Homebodies: What’s important to Homebodies is: being near their family; being very familiar with the area; living with family to save money. “Homebodies are not motivated by quality of life ? such as cultural offerings, arts and music,” Vincent says. “Nor do company or community recruiting efforts, nor benefits and/or special incentives work for homebodies, unless, of course, it’s from their hometown.”
Dreamers: What’s important to Dreamers is their compelling vision of what they want to do. “Dreamers don’t care if there are a lot of jobs in the field or if they’ll get a high salary; they don’t care if they have a good standard of living, and they will sacrifice or forego relationships for the sake of the dream,” Vincent says. “Dreamers will sacrifice to realize their dream. Their wildcard motivators are unique to their vision and transcend other issues.”
Recruitables: What’s important to Recruitables are: efforts made by a company or community representative to recruit them; recommendations from trusted professors; benefits and/or special incentives such as loan-payback programs; being near professional contacts. “Recruitables are looking for the best deal overall and will amend their mission in order to get it,” Vincent says.

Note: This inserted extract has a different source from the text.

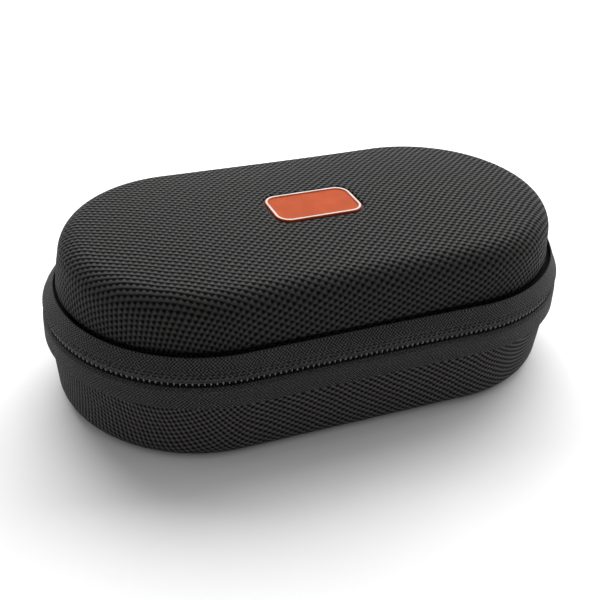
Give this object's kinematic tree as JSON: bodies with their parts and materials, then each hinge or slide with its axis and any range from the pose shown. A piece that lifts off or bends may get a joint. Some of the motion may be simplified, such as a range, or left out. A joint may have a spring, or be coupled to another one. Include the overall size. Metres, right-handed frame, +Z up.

Careerists: Vincent says what’s important to Careerists is “The Career. The Career. The Career.” They seek high salaries for jobs in their field; excellent opportunity to land their dream job; the opportunity to immediately get or start a job that will at least pay the bills. “Careerists are not concerned about reasonable cost of living, housing options, neighborhood facilities or a safe, diverse environment, unless it’s in a place that is known for their field,” Vincent says.
About the Respondents
Of the 2,299 participants in the study sample, 13 percent are full-time students pursuing associate’s degrees, 1 percent are part-time students pursuing associate’s degrees, 66 percent are full-time students pursuing bachelor’s degrees, 2 percent are part-time students pursuing bachelor’s degrees, 16 percent are full-time students pursuing graduate degrees and 2 percent are part-time students pursuing graduate degrees.
Data was collected from students enrolled at SUNY Canton, Cayuga Community College, Cazenovia College, Clarkson University, Colgate University, Cornell University, SUNY Cortland, Crouse Hospital School of Nursing, Empire State College, SUNY Environmental Science and Forestry, Hamilton College, Herkimer County Community College, SUNY Institute of Technology at Utica/Rome, Ithaca College, Le Moyne College, Mohawk Valley Community College, Onondaga Community College, SUC Potsdam, St. Joseph’s Hospital Health Center College of Nursing, St. Lawrence University, Syracuse University, SUNY Upstate Medical University, Tompkins Cortland Community College, Utica College and Wells College.
The final research report and all data will be available on the project web site (www.projectkeepus.com) after Dec. 13.